Não houve um comando político e midiático da campanha pelo Aprovo, que buscasse responder a essas mentiras, que correram soltas o tempo todo da campanha. A opinião pública se revelou fortemente contra a Convenção e o governo, estendendo isso à rejeição do novo projeto de constituição. 

O terceiro nível da derrota se deu a nível de massas. A Frente Ampla e os movimentos sociais.

Não revelaram ter capacidade de levar a campanha pelo Aprovo a nível de massas, em todo o país. O tamanho e a extensão da derrota, em todas as regiões do Chile, até mesmo na região metropolitana, bastião da esquerda, expressa isso.

O isolamento em relação ao sentimento das pessoas tomou por surpresa um resultado tão consistente de rejeição à nova constituição, não captado pelos dirigentes da campanha do Aprovo.

Como reagirá o país a essa derrota? A mídia se encarrega de concentrar o ônus da derrota no governo. Os setores de centro e esquerda moderada proporão seu ingresso ao governo, como forma de romper o isolamento do governo.

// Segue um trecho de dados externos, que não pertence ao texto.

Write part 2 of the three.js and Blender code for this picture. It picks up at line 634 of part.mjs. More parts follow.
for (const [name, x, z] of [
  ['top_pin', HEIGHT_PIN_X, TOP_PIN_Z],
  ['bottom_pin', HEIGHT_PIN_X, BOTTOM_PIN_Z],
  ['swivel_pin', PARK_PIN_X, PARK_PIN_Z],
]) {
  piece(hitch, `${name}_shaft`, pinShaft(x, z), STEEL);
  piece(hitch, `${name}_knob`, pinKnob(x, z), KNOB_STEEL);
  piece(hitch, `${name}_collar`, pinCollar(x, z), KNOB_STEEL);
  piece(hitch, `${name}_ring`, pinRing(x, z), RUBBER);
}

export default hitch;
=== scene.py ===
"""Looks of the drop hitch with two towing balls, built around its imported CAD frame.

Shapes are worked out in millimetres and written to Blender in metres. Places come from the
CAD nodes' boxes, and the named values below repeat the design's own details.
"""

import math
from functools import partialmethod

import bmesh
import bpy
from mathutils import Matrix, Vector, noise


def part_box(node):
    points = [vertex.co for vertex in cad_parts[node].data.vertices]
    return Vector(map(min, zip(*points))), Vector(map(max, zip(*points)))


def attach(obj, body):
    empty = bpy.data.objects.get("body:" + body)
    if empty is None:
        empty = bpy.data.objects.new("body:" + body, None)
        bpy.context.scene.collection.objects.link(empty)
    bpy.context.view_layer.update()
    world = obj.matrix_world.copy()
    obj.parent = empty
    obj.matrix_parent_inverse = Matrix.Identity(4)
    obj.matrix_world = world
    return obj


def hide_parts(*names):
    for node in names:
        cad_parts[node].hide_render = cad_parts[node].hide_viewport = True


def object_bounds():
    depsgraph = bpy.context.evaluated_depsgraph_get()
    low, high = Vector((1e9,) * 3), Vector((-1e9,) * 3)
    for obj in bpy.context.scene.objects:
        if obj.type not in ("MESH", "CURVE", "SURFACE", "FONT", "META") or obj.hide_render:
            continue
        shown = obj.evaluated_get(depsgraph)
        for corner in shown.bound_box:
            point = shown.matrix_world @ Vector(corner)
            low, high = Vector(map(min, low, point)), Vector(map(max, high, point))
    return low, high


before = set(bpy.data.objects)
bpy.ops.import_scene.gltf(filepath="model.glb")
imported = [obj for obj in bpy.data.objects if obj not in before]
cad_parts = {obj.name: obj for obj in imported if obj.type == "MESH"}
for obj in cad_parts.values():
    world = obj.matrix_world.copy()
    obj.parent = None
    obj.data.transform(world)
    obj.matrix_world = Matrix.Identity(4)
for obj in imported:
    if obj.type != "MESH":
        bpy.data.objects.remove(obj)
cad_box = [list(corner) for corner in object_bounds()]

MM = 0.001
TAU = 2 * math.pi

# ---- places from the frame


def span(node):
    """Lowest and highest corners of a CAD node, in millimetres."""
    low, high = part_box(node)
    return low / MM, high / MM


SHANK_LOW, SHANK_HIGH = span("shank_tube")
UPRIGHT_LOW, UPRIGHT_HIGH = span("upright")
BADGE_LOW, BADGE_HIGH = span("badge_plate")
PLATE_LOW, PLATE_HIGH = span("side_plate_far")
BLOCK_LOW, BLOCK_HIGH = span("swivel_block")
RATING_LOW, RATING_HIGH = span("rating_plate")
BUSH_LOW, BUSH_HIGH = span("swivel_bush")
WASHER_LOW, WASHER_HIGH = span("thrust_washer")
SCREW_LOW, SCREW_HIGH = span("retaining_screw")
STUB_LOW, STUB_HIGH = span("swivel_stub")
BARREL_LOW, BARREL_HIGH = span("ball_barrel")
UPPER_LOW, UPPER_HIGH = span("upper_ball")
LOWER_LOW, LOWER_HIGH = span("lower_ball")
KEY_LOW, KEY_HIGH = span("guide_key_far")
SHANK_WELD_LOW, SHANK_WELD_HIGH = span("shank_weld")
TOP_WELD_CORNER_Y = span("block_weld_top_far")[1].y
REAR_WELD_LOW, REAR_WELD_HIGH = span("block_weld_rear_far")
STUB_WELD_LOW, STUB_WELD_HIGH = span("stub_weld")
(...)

O discurso de Boric em cadeia nacional foi muito bom, um discurso de estadista, que assimila o resultado, mas reafirma os objetivos do movimento de 2019, de dotar o Chile de uma nova constituição, democrática, que vire de vez a página do pinochetismo e do modelo neoliberal.

Em torno da reforma do governo e da convocação de uma nova constituinte se darão as disputas mais importantes, que revelarão como o Chile sai da derrota e que força tem a esquerda para retomar a iniciativa. Fundamental, antes de tudo, é a unidade em torno da defesa do governo. Em segundo lugar, que o governo tome medidas que defendam as necessidades imediatas da população, assim como  atendam as preocupações com a segurança pública, entre outras.

O atentado à Cristina e a derrota do referendo no Chile reforçam a centralidade da disputa midiática, da opinião pública, a importância decisiva da disputa ideológica, cultural, de valores, que termina sendo a grande alavanca dos grandes acontecimentos políticos. O turbilhão latino-americano não se deterá, nem com a provável vitória do Lula. O continente continuará a ser o epicentro das grandes lutas no mundo contemporâneo, assim como a seguir projetando e consolidando seus líderes como os principais líderes da esquerda no século XXI.

Mas a América Latina tem que se valer dos governos conquistados – México, Argentina, Colômbia, Bolívia, Chile, Honduras, ao que se somará o do Lula, - para enfrentar coletivamente o conjunto de problemas que enfrenta o continente. Há uma grande maioria política nova na América Latina, que deve servir de alavanca para realizar transformações de fundo no continente – a nível econômico, político, social, midiático -, para que o turbilhão sirva para a construção de uma América Latina menos desigual, mais justa, mais solidária, mais democrática.